The Council of the EU has given the final stamp of approval to an update to the European Union’s Emissions Trading System (ETS), which hopes to help the bloc cut emissions by 40% by 2030.
Member states signed off on Tuesday morning (27 February) on a reform deal for the ETS that will govern the 2021-2030 period, after MEPs gave their approval earlier this month.
The ETS is the bloc’s flagship emissions reduction tool and EU leaders hope tweaks to the scheme will help the Union meet its target of cutting greenhouse gas emissions under its Paris Agreement commitment.

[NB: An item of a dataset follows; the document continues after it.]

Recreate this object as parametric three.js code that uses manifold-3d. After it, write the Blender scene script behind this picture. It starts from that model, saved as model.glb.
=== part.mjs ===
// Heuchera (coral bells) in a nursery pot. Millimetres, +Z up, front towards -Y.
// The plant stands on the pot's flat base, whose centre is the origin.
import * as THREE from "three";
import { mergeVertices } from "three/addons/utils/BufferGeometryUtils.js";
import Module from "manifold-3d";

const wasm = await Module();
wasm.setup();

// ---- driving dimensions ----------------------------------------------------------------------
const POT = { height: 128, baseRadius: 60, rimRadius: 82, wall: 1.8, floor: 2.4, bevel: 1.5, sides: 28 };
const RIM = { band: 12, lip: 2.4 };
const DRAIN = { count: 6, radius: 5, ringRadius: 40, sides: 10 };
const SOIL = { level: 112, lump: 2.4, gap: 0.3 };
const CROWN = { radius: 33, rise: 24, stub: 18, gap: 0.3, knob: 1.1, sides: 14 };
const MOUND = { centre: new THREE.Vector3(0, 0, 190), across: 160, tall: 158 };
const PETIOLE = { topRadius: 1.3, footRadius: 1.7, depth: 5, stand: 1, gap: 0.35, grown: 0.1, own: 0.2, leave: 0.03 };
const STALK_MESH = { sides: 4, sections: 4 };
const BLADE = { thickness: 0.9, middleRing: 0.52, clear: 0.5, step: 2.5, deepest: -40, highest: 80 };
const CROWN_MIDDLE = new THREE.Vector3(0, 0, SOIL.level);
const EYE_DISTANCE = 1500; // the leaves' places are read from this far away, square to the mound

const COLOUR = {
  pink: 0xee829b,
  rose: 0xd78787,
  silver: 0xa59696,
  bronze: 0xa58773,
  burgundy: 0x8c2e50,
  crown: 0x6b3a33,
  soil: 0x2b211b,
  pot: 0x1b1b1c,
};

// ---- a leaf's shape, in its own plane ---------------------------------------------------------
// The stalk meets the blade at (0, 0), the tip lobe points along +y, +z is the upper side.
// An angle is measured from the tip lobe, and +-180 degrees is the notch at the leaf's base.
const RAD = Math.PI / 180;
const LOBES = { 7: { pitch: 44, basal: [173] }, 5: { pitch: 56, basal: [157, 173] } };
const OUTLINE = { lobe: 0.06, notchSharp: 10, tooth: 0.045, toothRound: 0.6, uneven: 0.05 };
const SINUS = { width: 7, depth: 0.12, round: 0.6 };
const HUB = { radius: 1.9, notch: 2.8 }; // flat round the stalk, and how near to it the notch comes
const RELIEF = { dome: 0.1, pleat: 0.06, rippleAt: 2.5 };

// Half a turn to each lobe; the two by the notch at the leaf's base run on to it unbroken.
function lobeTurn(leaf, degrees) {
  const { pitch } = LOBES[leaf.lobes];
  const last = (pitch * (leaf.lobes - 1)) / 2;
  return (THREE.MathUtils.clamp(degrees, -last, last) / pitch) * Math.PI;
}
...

“Reducing greenhouse gas emissions will not only contribute to the fight against climate change but it will also positively impact the improvement of the air quality. Protecting the environment and the health of European citizens is one of the priorities of the Bulgarian Presidency,” Bulgaria’s environment chief, Neno Dimov, said in a statement.
An overall cap on the total volume of emissions, known as the linear reduction factor (LRF), will be reduced annually by 2.2%. The directive also tackles the prospect of industries relocating outside the jurisdiction of the ETS, or carbon leakage, through a comprehensive revision of free allocation rules.
“After difficulties in recent years due to the economic crisis, today, with a carbon price at close to 10 euros, the EU ETS is back,” EU climate boss Miguel Arias Cañete told Bloomberg News. “Not only is the worst over for the EU ETS but it has also inspired other large carbon emitters to implement similar systems.”
But critics still insist that the price is too low and a figure around the €30 mark is needed to really unlock the potential of carbon market trading.